**WORK TO DO:** Repeat word for word the opening stretch of the entries, from the first line through the line containing "name, mesh, which".

* START EXERCISE MATERIALS *

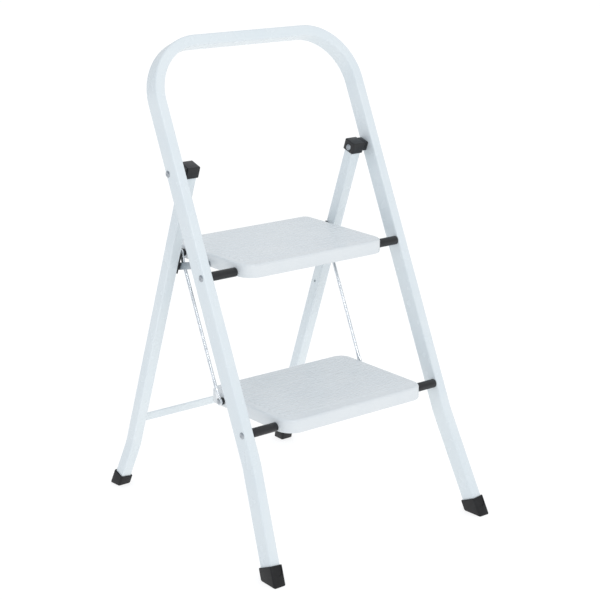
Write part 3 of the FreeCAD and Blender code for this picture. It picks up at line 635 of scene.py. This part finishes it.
def sleeve(which, name, side):
    """Black plastic spacer on the pivot rod, with soft ends."""
    low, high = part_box(which + "_sleeve_" + name)
    inner, outer = sorted((abs(low.x), abs(high.x)))
    radius = (high.z - low.z) / 2
    soft = SLEEVE_SOFT
    profile = [(inner, PIVOT_ROD / 2), (inner, radius - SLEEVE_END_WALL)]
    bend = arc_profile(radius - soft, soft)
    profile += [(inner + soft - o, r) for o, r in bend]
    profile += [(outer - soft + o, r) for o, r in reversed(bend)]
    profile += [(outer, radius - SLEEVE_END_WALL), (outer, PIVOT_ROD / 2)]
    pivot = TREAD_PIVOTS[which]
    mesh = finished(turned(profile, pivot, side, 64), "sleeve", NYLON)
    piece(which + "_spacer_sleeve_" + name, mesh, "front",
          [which + "_sleeve_" + name], 40)


def tie_bush(which, name, side):
    """Black plastic bush between a tread's side and a tie rod's eye."""
    node = which + "_tie_bush_" + name
    low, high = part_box(node)
    inner, outer = sorted((abs(low.x), abs(high.x)))
    radius = (high.z - low.z) / 2
    soft = BUSH_SOFT
    profile = [(inner, radius - soft), (inner + soft, radius), (outer - soft, radius),
               (outer, radius - soft), (outer, BUSH_BORE / 2)]
    centre = Vector((0, (low.y + high.y) / 2, (low.z + high.z) / 2))
    mesh = finished(turned(profile, centre, side, 48), "bush", NYLON)
    piece(which + "_spacer_bush_" + name, mesh, which + "_step", [node], 40)


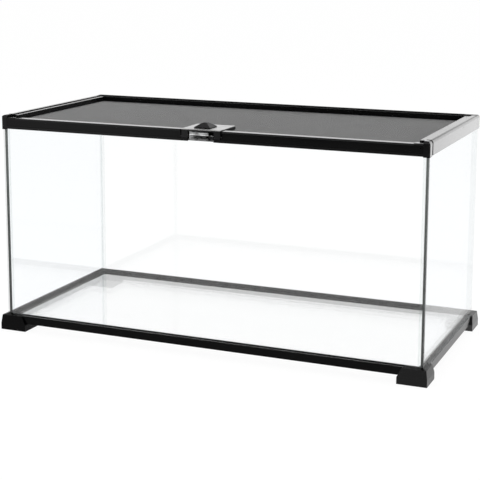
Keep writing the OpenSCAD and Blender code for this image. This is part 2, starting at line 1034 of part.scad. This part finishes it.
module latch_bolt() {
  finger_u0 = pocket_u0 + 0.3;
  finger_u1 = pocket_u1 - 0.3;
  color(BRIGHT)
    at_front()
      translate([bolt_x, 0, 0])
        difference() {
          union() {
            translate([-bolt_w / 2, 0, 0])
              rotate([90, 0, 90])
                linear_extrude(bolt_w)
                  bolt_profile();
            block([-carrier_w / 2, web_u - 2, carrier_v],
                  [carrier_w / 2, carrier_l, carrier_v + carrier_t]);
            for (side = [-1, 1]) {
              mid = side * finger_pitch / 2;
              block([mid - finger_w / 2, finger_u0, ledge_h - strike_t + 0.2],
                    [mid + finger_w / 2, finger_u1, tray_v + 1]);
            }
          }
          translate([0, knob_u, carrier_v - cut])
            cylinder(r = pin_r, h = carrier_t + 2 * cut);
        }
}

// The thumb slide: a four-sided slope with a ribbed top, a neck and a pin
module thumb_slide() {
  foot_h = 1;
  rib_r = 0.6;
  rib_step = 2.4;
  low = plate_v + plate_t + 0.2;
  color(BLACK)
    at_front()
      translate([bolt_x, knob_u, 0])
        union() {
          translate([0, 0, low])
            intersection() {
              translate([0, knob_base / 2, 0])
                rotate([90, 0, 0])
                  linear_extrude(knob_base)
                    knob_outline(foot_h, rib_r);
              translate([-knob_base / 2, 0, 0])
                rotate([90, 0, 90])
                  linear_extrude(knob_base)
                    knob_outline(foot_h, rib_r);
            }
          for (i = [-1 : 1]) {
            translate([i * rib_step, knob_top / 2, low + knob_h - rib_r])
              rotate([90, 0, 0])
                cylinder(r = rib_r, h = knob_top);
          }
          block([-neck / 2, -neck / 2, carrier_v + carrier_t], [neck / 2, neck / 2, low + foot_h]);
          translate([0, 0, carrier_v])
            cylinder(r = pin_r - 0.05, h = carrier_t + cut);
        }
}

// The side view of the thumb slide without its ribs
module knob_outline(foot_h, rib_r) {
  polygon([
    [-knob_base / 2, 0],
    [-knob_base / 2, foot_h],
    [-knob_top / 2, knob_h - rib_r],
    [knob_top / 2, knob_h - rib_r],
    [knob_base / 2, foot_h],
    [knob_base / 2, 0]
  ]);
}

glass_front();
glass_back();
glass_left();
glass_right();
glass_floor();
corner_seal(-1, -1);  // seal_front_left
corner_seal(1, -1);  // seal_front_right
corner_seal(-1, 1);  // seal_back_left
corner_seal(1, 1);  // seal_back_right
seal_floor();
top_rail_front();
top_rail_back();
side_rail(-1);  // top_rail_left
side_rail(1);  // top_rail_right
front_corner(-1);  // top_corner_front_left
front_corner(1);  // top_corner_front_right
back_corner(-1);  // top_corner_back_left
back_corner(1);  // top_corner_back_right
wide_base_rail(-1);  // base_rail_front
wide_base_rail(1);  // base_rail_back
side_base_rail(-1);  // base_rail_left
side_base_rail(1);  // base_rail_right
foot(-1, -1);  // foot_front_left
foot(1, -1);  // foot_front_right
foot(-1, 1);  // foot_back_left
foot(1, 1);  // foot_back_right
latch_strike();
strike_rivets();
lid_bar_front();
lid_bar_back();
lid_side_bar(-1);  // lid_bar_left
lid_side_bar(1);  // lid_bar_right
lid_cap(-1);  // lid_cap_left
lid_cap(1);  // lid_cap_right
lid_key(-1);  // lid_key_left
lid_key(1);  // lid_key_right
lid_screen();
screen_spline();
latch_housing();
latch_cover();
latch_backing();
latch_rivets();
latch_bolt();
thumb_slide();
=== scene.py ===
# %% [markdown]
# # A glass reptile terrarium
# The tank is a box of glass held by black mouldings, with four block feet and a screen lid that
# slides out to the front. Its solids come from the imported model, at their real size and place, so
# this lesson gives them their finishes and adds what a solid model leaves plain: the fine wire
# cloth of the lid, and the small dull marks where the plastic entered its moulds.

import math

import bmesh
import bpy
from mathutils import Matrix, Vector
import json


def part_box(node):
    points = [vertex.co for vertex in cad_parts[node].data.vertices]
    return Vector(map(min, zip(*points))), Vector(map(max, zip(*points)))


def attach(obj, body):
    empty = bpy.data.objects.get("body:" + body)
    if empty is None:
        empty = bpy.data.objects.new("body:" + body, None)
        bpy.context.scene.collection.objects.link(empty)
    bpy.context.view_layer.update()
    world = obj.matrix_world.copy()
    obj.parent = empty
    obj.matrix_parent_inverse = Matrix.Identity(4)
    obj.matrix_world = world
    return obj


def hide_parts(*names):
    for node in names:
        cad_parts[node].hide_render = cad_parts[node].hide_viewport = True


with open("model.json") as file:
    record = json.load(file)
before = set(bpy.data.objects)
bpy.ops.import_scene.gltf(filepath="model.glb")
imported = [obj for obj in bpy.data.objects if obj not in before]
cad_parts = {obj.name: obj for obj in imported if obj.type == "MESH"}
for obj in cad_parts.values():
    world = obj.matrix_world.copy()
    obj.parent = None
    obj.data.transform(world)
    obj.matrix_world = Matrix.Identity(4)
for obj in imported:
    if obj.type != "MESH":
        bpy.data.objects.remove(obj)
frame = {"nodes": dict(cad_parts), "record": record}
nodes = frame["nodes"]
slot_of = {part["node"]: part["material_slot"] for part in frame["record"]["subparts"]}
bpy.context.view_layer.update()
MM = 0.001

# %% [markdown]
# ## Camera
# The photograph was taken from the right of the front and a little above the lid. The picture's
# upright edges stay nearly parallel, which says that the camera was almost level and its lens was
# shifted down. Blender has the same control, so the camera looks along its own axis at a point
# near the lid, and shift_y moves the picture down by a sixth of its height.

# %% Camera
PICTURE = 480
AZIMUTH = math.radians(22.86)
ELEVATION = math.radians(9.51)
ROLL = math.radians(0.18)
DISTANCE = 1.7658
FOCAL_PIXELS = 1252.0
AXIS_ROW = 160
TARGET = Vector((-0.0031, 0.0, 0.2433))

back = Vector((
    math.sin(AZIMUTH) * math.cos(ELEVATION),
    -math.cos(AZIMUTH) * math.cos(ELEVATION),
    math.sin(ELEVATION),
))
lens = bpy.data.cameras.new("camera")
lens.sensor_width = 36.0
lens.lens = FOCAL_PIXELS / PICTURE * lens.sensor_width
lens.shift_y = (AXIS_ROW - PICTURE / 2) / PICTURE
lens.clip_end = 50
camera = bpy.data.objects.new("camera", lens)
turn = back.to_track_quat("Z", "Y").to_matrix().to_4x4()
stand = Matrix.Translation(TARGET + back * DISTANCE)
camera.matrix_world = stand @ turn @ Matrix.Rotation(ROLL, 4, "Z")
bpy.context.scene.collection.objects.link(camera)
bpy.context.scene.camera = camera
print("lens", round(lens.lens, 2), "shift", round(lens.shift_y, 4))

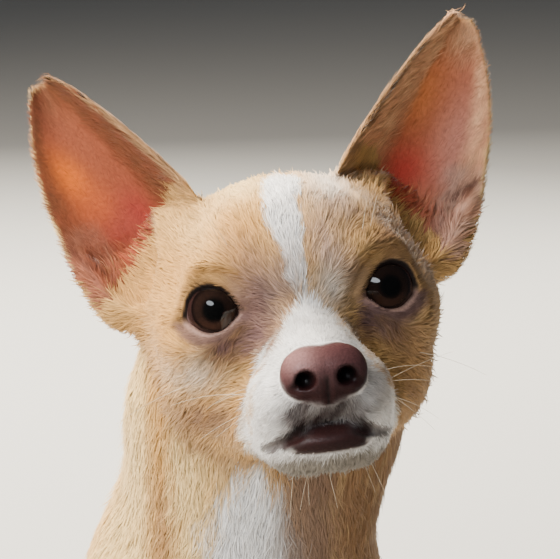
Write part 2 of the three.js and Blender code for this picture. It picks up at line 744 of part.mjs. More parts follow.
// One claw, bent down from the end of a toe; grown, it is the hollow the claw sits in.
function claw(root, grow = 0) {
  const [x, y, z] = root;
  const line = new THREE.QuadraticBezierCurve3(
    new THREE.Vector3(x, y + 1.6 + grow, z + 0.4),
    new THREE.Vector3(x, y - 2.6, z + 0.6),
    new THREE.Vector3(x, y - CLAW.length + 1.6 - grow, z - 2.6),
  );
  const rings = 5,
    sides = 6,
    points = [],
    triangles = [];
  for (let i = 0; i < rings; i++) {
    const t = i / (rings - 1);
    const centre = line.getPoint(t),
      along = line.getTangent(t);
    const upward = new THREE.Vector3(1, 0, 0).cross(along).normalize();
    const radius = CLAW.radius * (1 - 0.72 * t) + grow;
    for (let j = 0; j < sides; j++) {
      const a = (2 * Math.PI * j) / sides;
      const p = centre.clone().addScaledVector(upward, Math.sin(a) * radius * 1.15);
      points.push([p.x + Math.cos(a) * radius * 0.8, p.y, p.z]);
    }
  }
  points.push(line.getPoint(0).toArray(), line.getPoint(1).toArray());
  const ring = (i, j) => i * sides + (j % sides);
  for (let j = 0; j < sides; j++) {
    for (let i = 0; i < rings - 1; i++) {
      triangles.push(ring(i, j), ring(i + 1, j), ring(i, j + 1));
      triangles.push(ring(i, j + 1), ring(i + 1, j), ring(i + 1, j + 1));
    }
    triangles.push(rings * sides, ring(0, j), ring(0, j + 1));
    triangles.push(rings * sides + 1, ring(rings - 1, j + 1), ring(rings - 1, j));
  }
  return solidOf({ points, triangles });
}

function makeTrunk() {
  const column = solidOf(surface(dog, [-60, -110, 120], [60, 60, 290], 3.2, 900));
  place(model, "neck", ahead(ahead(column, CUTS.nape), CUTS.collar), FAWN);
  let torso = solidOf(surface(dog, [-72, -90, -8], [72, 125, 215], 3, 2600)).subtract(floor);
  torso = without(behind(torso, CUTS.collar), REGIONS.tail);
  for (const side of Object.values(SIDES)) {
    const { foreleg, forepaw, thigh, hindfoot } = REGIONS;
    for (const region of [foreleg, forepaw, thigh, hindfoot]) torso = without(torso, region(side));
  }
  place(model, "torso", torso, FAWN);
  const drawn = solidOf(surface(dog, [-30, 84, -6], [100, 160, 42], 1.6, 700)).subtract(floor);
  const tail = within(drawn, REGIONS.tail);
  place(model, "tail_base", behind(tail, REGIONS.tailTip), FAWN);
  place(model, "tail_tip", ahead(tail, REGIONS.tailTip), FAWN);
}

function makeLegs(name, side) {
  const drawn = (low, high, cell, wanted) => {
    const [near, far] = side > 0 ? [low[0], high[0]] : [-high[0], -low[0]];
    const drawing = surface(dog, [near, low[1], low[2]], [far, high[1], high[2]], cell, wanted);
    return solidOf(drawing).subtract(floor);
  };
  const { foreleg, forepaw, thigh, hindfoot } = REGIONS;
  const arm = within(drawn([4, -76, 14], [66, 20, 116], 2, 700), foreleg(side));
  place(model, "foreleg_" + name, without(arm, forepaw(side)), FAWN);
  const ham = within(drawn([14, -22, 4], [74, 112, 112], 2.6, 800), thigh(side));
  place(model, "thigh_" + name, without(without(ham, hindfoot(side)), foreleg(side)), FAWN);
  const front = drawn([8, -76, -6], [56, -14, 36], 1.4, 800);
  const forward = side > 0 ? STEP : 0;
  makeFoot("forepaw_" + name, within(front, forepaw(side)), [side * FORE.aside, FORE.back - forward]);
  const back = drawn([24, -14, -6], [70, 102, 40], 1.6, 900);
  makeFoot("hindfoot_" + name, within(back, hindfoot(side)), [side * HIND.aside, HIND.back]);
}
function makeFoot(name, foot, at) {
  const roots = [...Array(TOES).keys()].map((toe) => {
    const { tip } = toeLine(at, toe);
    return [tip[0], tip[1] - 4.4, tip[2] + 0.6];
  });
  const hollowed = roots.reduce((rest, root) => rest.subtract(claw(root, GAP)), foot);
  place(model, name, hollowed, FAWN);
  roots.forEach((root, toe) => place(model, `claw_${name}_${toe + 1}`, claw(root), HORN));
}

makeHead();
makeTrunk();
for (const [name, side] of Object.entries(SIDES)) makeLegs(name, side);

model.updateMatrixWorld(true);
const extent = new THREE.Box3().setFromObject(model, true);
const middle = extent.getCenter(new THREE.Vector3());
model.position.set(-middle.x, -middle.y, -extent.min.z);

export default model;
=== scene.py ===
import math

import bpy
import numpy as np
from mathutils import Matrix, Vector


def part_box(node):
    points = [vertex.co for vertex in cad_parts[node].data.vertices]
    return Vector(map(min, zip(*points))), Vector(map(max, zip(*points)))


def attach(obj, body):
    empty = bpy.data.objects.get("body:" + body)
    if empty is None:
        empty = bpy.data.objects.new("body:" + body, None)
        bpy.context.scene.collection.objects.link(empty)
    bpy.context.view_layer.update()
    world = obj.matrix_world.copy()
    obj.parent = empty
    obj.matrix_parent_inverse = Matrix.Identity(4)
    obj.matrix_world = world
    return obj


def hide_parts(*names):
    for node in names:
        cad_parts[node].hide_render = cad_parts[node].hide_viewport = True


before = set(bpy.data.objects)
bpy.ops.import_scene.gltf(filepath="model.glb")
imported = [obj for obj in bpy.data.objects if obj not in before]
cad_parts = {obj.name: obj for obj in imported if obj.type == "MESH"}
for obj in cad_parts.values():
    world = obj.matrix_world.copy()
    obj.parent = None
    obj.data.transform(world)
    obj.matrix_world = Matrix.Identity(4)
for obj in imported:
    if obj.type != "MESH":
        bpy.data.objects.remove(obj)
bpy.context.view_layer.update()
MM = 0.001
FAR = 500.0
FLOOR_CLEAR, TUFT_CLEAR = 0.15, 0.3

# The forms of the part's source, in millimetres and in its own frame, as fields of many points at once.
HEAD_AT = np.array([2.0, -78.0, 262.0])
VIEW_AZIMUTH, VIEW_ELEVATION = -18.0, 12.0
HEAD_TILT, HEAD_TURN, HEAD_NOD = 7.6, 5.5, 5.0
EYE_AT = np.array([22.3, 1.2, 0.6])
EYE_RADIUS = 9.4
LID = 1.5
OPENING = (7.5, 6.7)
GAZE_OUT = 19.0
OUTER_CORNER, INNER_CORNER = 0.34, 0.36
OUTER_TILT, INNER_TILT, CORNER_WIDE = 0.36, 0.19, 0.34
LID_EDGE, LID_RISE = 0.85, 6.0
NOSE_BOTTOM, NOSE_TIP, NOSE_ROOT = -25.0, -42.5, -35.4
EAR_LONG, EAR_THICK, EAR_IN, EAR_OUT, EAR_LOBE = 57.0, 2.8, 25.5, 20.5, 2.4
EAR_CUP, EAR_SHALLOW, EAR_RIM, EAR_BLUNT = 16.0, 3.0, 1.4, 2.2
EAR_POSES = {"left": ([37, 28, 20], 24, 14, 0), "right": ([40.5, 28, 18], 30, 27, 14)}
FORE_ASIDE, FORE_BACK, STEP = 31.0, -46.0, 5.0
HIND_ASIDE, HIND_BACK = 47.0, 12.0
TOES, TOE_SPREAD = 4, 0.07
SIDES = {"left": 1.0, "right": -1.0}
LEGS_TOP, BODY_TOP, FEET_TOP = 180.0, 305.0, 60.0


def turn(axis, degrees):
    return np.array(Matrix.Rotation(math.radians(degrees), 3, Vector(axis)), float)


HEAD_TURNED = (
    turn((0, 0, 1), VIEW_AZIMUTH)
    @ turn((1, 0, 0), -VIEW_ELEVATION)
    @ turn((0, 1, 0), -HEAD_TILT)
    @ turn((0, 0, 1), HEAD_TURN)
    @ turn((1, 0, 0), HEAD_NOD)
)


def to_head(p):
    return (p - HEAD_AT.astype(p.dtype)) @ HEAD_TURNED.astype(p.dtype)


def from_head(q):
    return np.asarray(q, float) @ HEAD_TURNED.T + HEAD_AT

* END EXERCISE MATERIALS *

**SOLUTION TO THIS PROBLEM:**
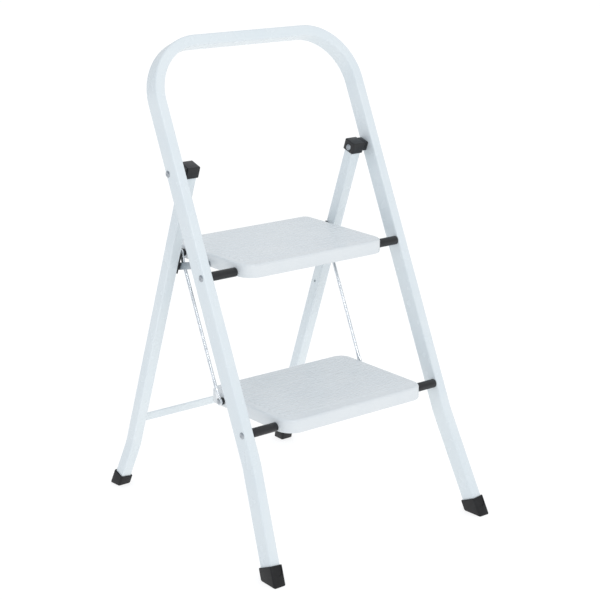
Write part 3 of the FreeCAD and Blender code for this picture. It picks up at line 635 of scene.py. This part finishes it.
def sleeve(which, name, side):
    """Black plastic spacer on the pivot rod, with soft ends."""
    low, high = part_box(which + "_sleeve_" + name)
    inner, outer = sorted((abs(low.x), abs(high.x)))
    radius = (high.z - low.z) / 2
    soft = SLEEVE_SOFT
    profile = [(inner, PIVOT_ROD / 2), (inner, radius - SLEEVE_END_WALL)]
    bend = arc_profile(radius - soft, soft)
    profile += [(inner + soft - o, r) for o, r in bend]
    profile += [(outer - soft + o, r) for o, r in reversed(bend)]
    profile += [(outer, radius - SLEEVE_END_WALL), (outer, PIVOT_ROD / 2)]
    pivot = TREAD_PIVOTS[which]
    mesh = finished(turned(profile, pivot, side, 64), "sleeve", NYLON)
    piece(which + "_spacer_sleeve_" + name, mesh, "front",
          [which + "_sleeve_" + name], 40)


def tie_bush(which, name, side):
    """Black plastic bush between a tread's side and a tie rod's eye."""
    node = which + "_tie_bush_" + name
    low, high = part_box(node)
    inner, outer = sorted((abs(low.x), abs(high.x)))
    radius = (high.z - low.z) / 2
    soft = BUSH_SOFT
    profile = [(inner, radius - soft), (inner + soft, radius), (outer - soft, radius),
               (outer, radius - soft), (outer, BUSH_BORE / 2)]
    centre = Vector((0, (low.y + high.y) / 2, (low.z + high.z) / 2))
    mesh = finished(turned(profile, centre, side, 48), "bush", NYLON)
    piece(which + "_spacer_bush_" + name, mesh, which + "_step", [node], 40)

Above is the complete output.